Meg Smaker’s Sundance dreams curdled before the film could hit theaters. The filmmaker’s “Jihad Rehab,” a powerful account of Guantanamo Bay prisoners entering a de-radicalization program in Saudi Arabia, earned a coveted slot at Robert Redford’s festival in January.
Reviewers cheered the film’s sensitive approach, with “The Guardian” declaring the movie speaks to “intelligent people looking to have their preconceived notions challenged.” Plus, Sundance offers indie filmmakers a golden opportunity for mainstream distribution.
And then the woke mob grabbed its cyber pitchforks.
The New York Times noted the attacks came from the Left, not the Right.
Arab and Muslim filmmakers and their white supporters accused Ms. Smaker of Islamophobia and American propaganda. Some suggested her race was disqualifying, a white woman who presumed to tell the story of Arab men.New York Times
Abigail Disney, the far-left activist and granddaughter of Disney co-founder Roy Disney, initially signed on to “Jihad Rehab” as an executive producer, calling it “freaking brilliant.” Once the controversy began, Disney did an about-face and apologized for the film’s contents.
Most Hollywood stars stayed mum on the subject. Oscar-winning documentary filmmaker Alex Gibney of “Taxi to the Dark Side” fame proved an exception, saying her vision has a right to be shown.
Author/filmmaker Sebastian Junger also spoke up in her defense via National Review. Smaker tells Outkick some fiction filmmakers have reached out to her personally to offer support.
Things looked grim until Smaker took a populist approach to the problem. She renamed her documentary “The Unredacted” and created a GoFundMe campaign to raise enough money to self-distribute the feature.
At this point in time, the only way to get this movie to the public is to try and distribute the film myself – which is not cheap. (Trailer, Posters, Renting Theaters for screenings, etc). I don’t come from money, as the daughter of a firefighter, and a former firefighter myself, the kind of resources needed to put this kind of thing together are way outside my tax bracket. But, as we used to say in the fire service “improvise, adapt, and overcome.”Meg Smaker, via GoFundMe
Buoyed by a podcast chat with Sam Harris, she quickly generated 8,000 individual donors, more than tripling her fundraising goal of $200,000.
Once again, the American public has spoken. We want free expression, not censorship. Challenging art deserves a platform, not a cyber crowd eager to shut it down.

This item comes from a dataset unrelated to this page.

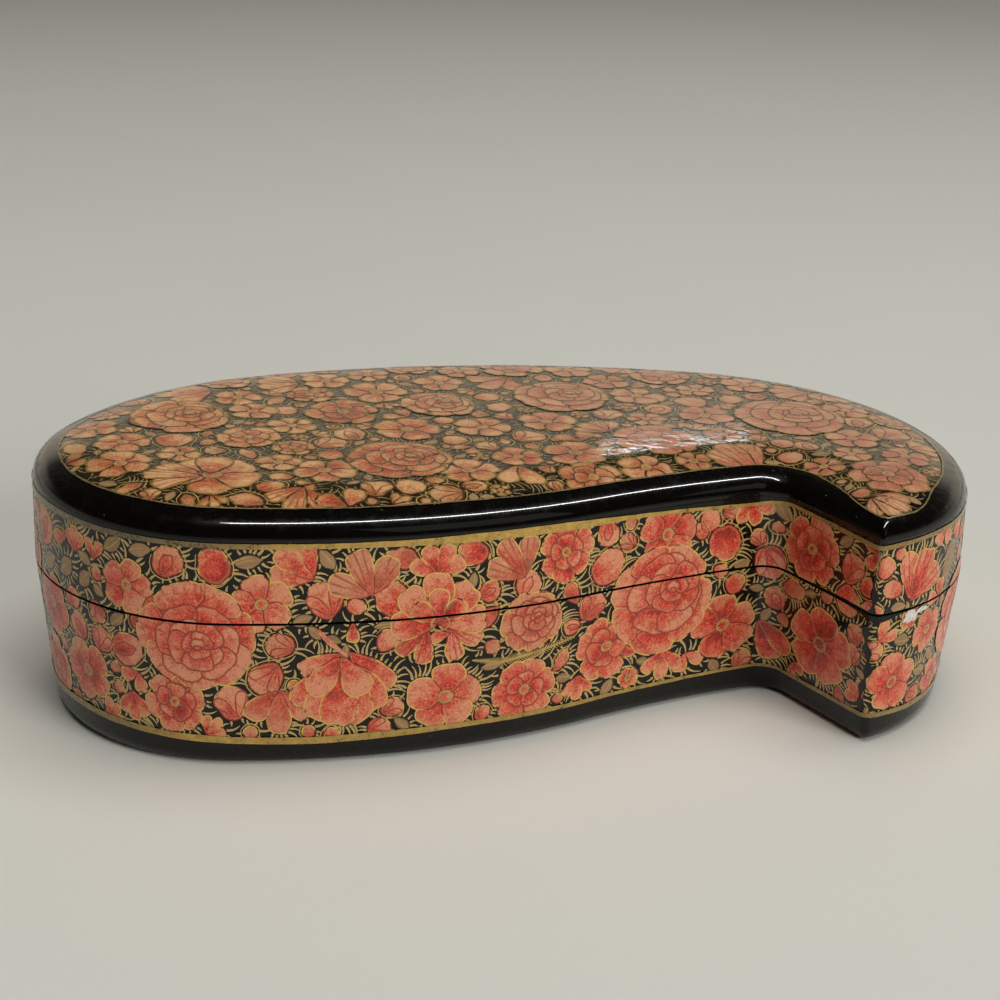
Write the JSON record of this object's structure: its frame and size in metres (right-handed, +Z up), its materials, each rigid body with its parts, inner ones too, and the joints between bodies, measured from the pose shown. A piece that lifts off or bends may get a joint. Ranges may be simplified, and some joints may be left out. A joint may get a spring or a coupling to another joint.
{
  "type": "paisley trinket box",
  "caption": "Mango or paisley shaped papier mache trinket box, painted and lacquered, with a lift-off lid that seats on a collar inside the base.",
  "frame": {"origin": "middle of the box's footprint, on the surface that it stands on", "axes": "+X along the length towards the beak's side, -Y towards the front with the inner corner, +Z up"},
  "size_m": [0.15, 0.091, 0.0419],
  "materials": {
    "painted_wall": "painted flowers under gloss lacquer on papier mache",
    "painted_top": "painted flowers under yellowed gloss lacquer on papier mache",
    "black_lacquer": "black lacquer on papier mache"
  },
  "bodies": {
    "base": {"base_wall": "painted_wall", "base_floor": "black_lacquer", "lid_collar": "black_lacquer"},
    "lid": {"lid_wall": "painted_wall", "lid_top": "painted_top"}
  },
  "joints": [
    {"name": "lid_lift", "type": "slide", "parent": "base", "child": "lid", "axis": [0, 0, 1], "range_m": [0, 0.06]}
  ]
}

The film explores red-hot button issues, from the War on Terror’s fallout to the power of redemption, and few argue Smaker tackled those conversations lightly. It’s precisely the kind of story a documentary filmmaker should tell. And, if someone vehemently disagrees with the film and its conclusions, they can pick up a camera and share their side, their way.
More voices, not less, the late Andrew Breitbart famously said.
Once again, he’s right. So why aren’t more filmmakers fighting for the film’s revival? Shouldn’t this be a cause celebre for the Hollywood elite? Why is Gibney’s voice virtually alone?
Team Sundance eventually apologized for giving the film a platform. What about the festival’s iconic founder, a figure renown for his support of the arts? What does Redford have to say about a documentary getting knee-capped by Cancel Culture?
The New York Times shares a dispiriting footnote to the saga.
More than 230 filmmakers signed a letter denouncing the documentary. A majority had not seen it.The New York Times
Smaker’s distribution plans aren’t set yet, but the film will screen for one week at the Laemmle Theater in Glendale, Calif. starting Oct. 28. That debut means it will be eligible for Oscar consideration.